Right, which he completely refused to deal with, refused to see a doctor, to do all that bourgeois stuff that most of us want to do because most of us want to live to a healthier age. If it hadn’t required a lot of effort, he probably would have, too, but he wasn’t ready to make that choice. And that comes out of deeply rooted personal issues that no one in the Grateful Dead could reach no matter how hard they tried.

You just saw the Other Ones, a band that includes the remaining original members of the Dead. Do you get the sense the musicians are still able to revisit that place of communal fun or have the rigors of the last few decades made that kind of abandon a thing of the past?

On the Sunday night they played two shows.

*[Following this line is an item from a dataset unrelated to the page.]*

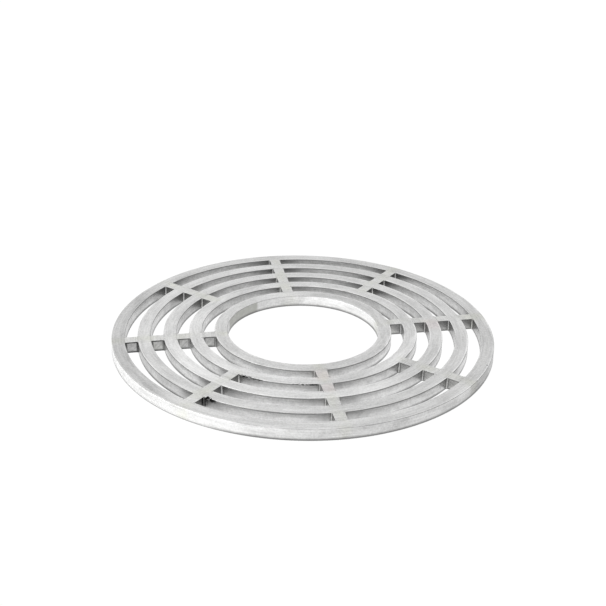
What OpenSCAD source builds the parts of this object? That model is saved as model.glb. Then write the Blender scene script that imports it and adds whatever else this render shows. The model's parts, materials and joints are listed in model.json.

They played a really brilliant second show. They’d rehearsed for three weeks, then they’d been out with other bands. And, really, the first night was almost a rehearsal in some ways, though brilliantly played.

I sensed a whole other level by the second night. And I can’t imagine what it’s going to be like on this tour … When they finished on Sunday night they lined up, put their arms around each other, took a bow. The audience wouldn’t let them go. The band went into a little circular huddle and they began pogoing — 50- and 60-year-old men, along with a couple of younger accomplices, were pogoing. It was pure joy. But no, I think it took seven years, an interestingly mystical number, to recover from the pain that they felt from watching Garcia slip away from them, no matter how hard they tried. But the fun’s still there, very much.

Chapter 49 of “A Long Strange Trip” is a list of various band members and others answering the question, “What is the Grateful Dead?” I’d like to put that question to you, “What was the Grateful Dead?”

The Grateful Dead was a mythical beast that made a whole lot of people happy, including its musicians, but also millions of people in the audience. And that gave a lot of people the belief — and not just the people who lived in tie-dye in the parking lot, but also a whole lot of people ranging from Al Gore and Sen. Pat Leahy to Owen Chamberlain, the Nobel laureate, who used to sit between the two drummers because he said it gave him interesting ideas — that, to [paraphrase] Dylan, you can live outside the law, be honest and get away with it. Or, to quote Phil Lesh, when the Dead were welcomed into the Rock ‘n’ Roll Hall of Fame, “Sometimes you don’t merely have to endure, you can prevail.”